One benefit of finishing in the top four (and therefore starting in the Winners Bracket) is that those players have “two lives.”  If they lost in the Winners Bracket, they get another chance in the Losers. The bottom four did not have the luxury of resurrection.

The other benefit is playing fewer matches. Yu won two matches, while Vidit went through four—all with just one life.

Vidit defeated recent Titled Tuesday winner GM Aram Hakobyan in the first round before going on to extinguish three players’ second lives: Vasquez, Mamedov, and finally Deac.

The scores in his first three matches signaled a more comfortable match victory than his last match, which he looked unlikely to win at one point. After four draws, Deac won the first decisive game and needed just a draw to clinch the match. 
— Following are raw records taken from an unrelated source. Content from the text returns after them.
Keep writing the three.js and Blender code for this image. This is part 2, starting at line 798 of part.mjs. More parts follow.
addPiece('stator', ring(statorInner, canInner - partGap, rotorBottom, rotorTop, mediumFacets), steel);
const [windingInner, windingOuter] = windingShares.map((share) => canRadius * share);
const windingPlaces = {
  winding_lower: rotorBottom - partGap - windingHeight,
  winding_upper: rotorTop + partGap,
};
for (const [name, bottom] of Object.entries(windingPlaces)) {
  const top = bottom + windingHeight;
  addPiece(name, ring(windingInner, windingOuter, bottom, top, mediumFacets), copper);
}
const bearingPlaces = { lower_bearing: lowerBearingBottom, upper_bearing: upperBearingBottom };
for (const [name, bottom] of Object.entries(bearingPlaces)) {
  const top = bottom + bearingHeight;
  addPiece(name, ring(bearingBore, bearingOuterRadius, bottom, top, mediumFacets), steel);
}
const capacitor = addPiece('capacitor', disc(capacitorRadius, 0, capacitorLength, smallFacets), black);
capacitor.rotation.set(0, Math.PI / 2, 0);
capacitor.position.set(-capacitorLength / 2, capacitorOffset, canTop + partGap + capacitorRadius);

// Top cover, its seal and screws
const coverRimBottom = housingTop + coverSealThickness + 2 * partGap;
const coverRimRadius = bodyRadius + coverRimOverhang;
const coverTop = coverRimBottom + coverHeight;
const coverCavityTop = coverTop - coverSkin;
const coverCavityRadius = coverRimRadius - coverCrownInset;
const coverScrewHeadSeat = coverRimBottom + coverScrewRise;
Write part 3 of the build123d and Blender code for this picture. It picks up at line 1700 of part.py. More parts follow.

That’s when Vidit won on demand with the white pieces to force armageddon. That final game featured a slow-grind quiet Italian, where the Indian grandmaster outplayed his adversary in a python-squeeze, Carlen-esque endgame. After the positional mistake 18…b5?, Black was unable to hold together the weaknesses on the queenside he created.

Vidit was worse or losing for most of the game in the armageddon, but he had 35 seconds against 10 without increment. In a pawn-up rook endgame, Deac dropped his rook, but he would have likely lost on time anyway. 

Both Yu and Vidit earn $1,000 along with their qualification for the SCC main event. There are just two qualifying spots left and they will be taken on Thursday. Will someone from the first qualifier come back with a vengeance, or will we see a new name step in?

The 2023 Speed Chess Championship Presented by Coinbase takes place in September. It is the strongest online speed chess event in the world. where 16 players vie for a share of the $150,000 prize fund along with one of the most prestigious titles in online chess. Four players will qualify through the two qualifying events, while 12 are invited. $5,000 go to each qualifier.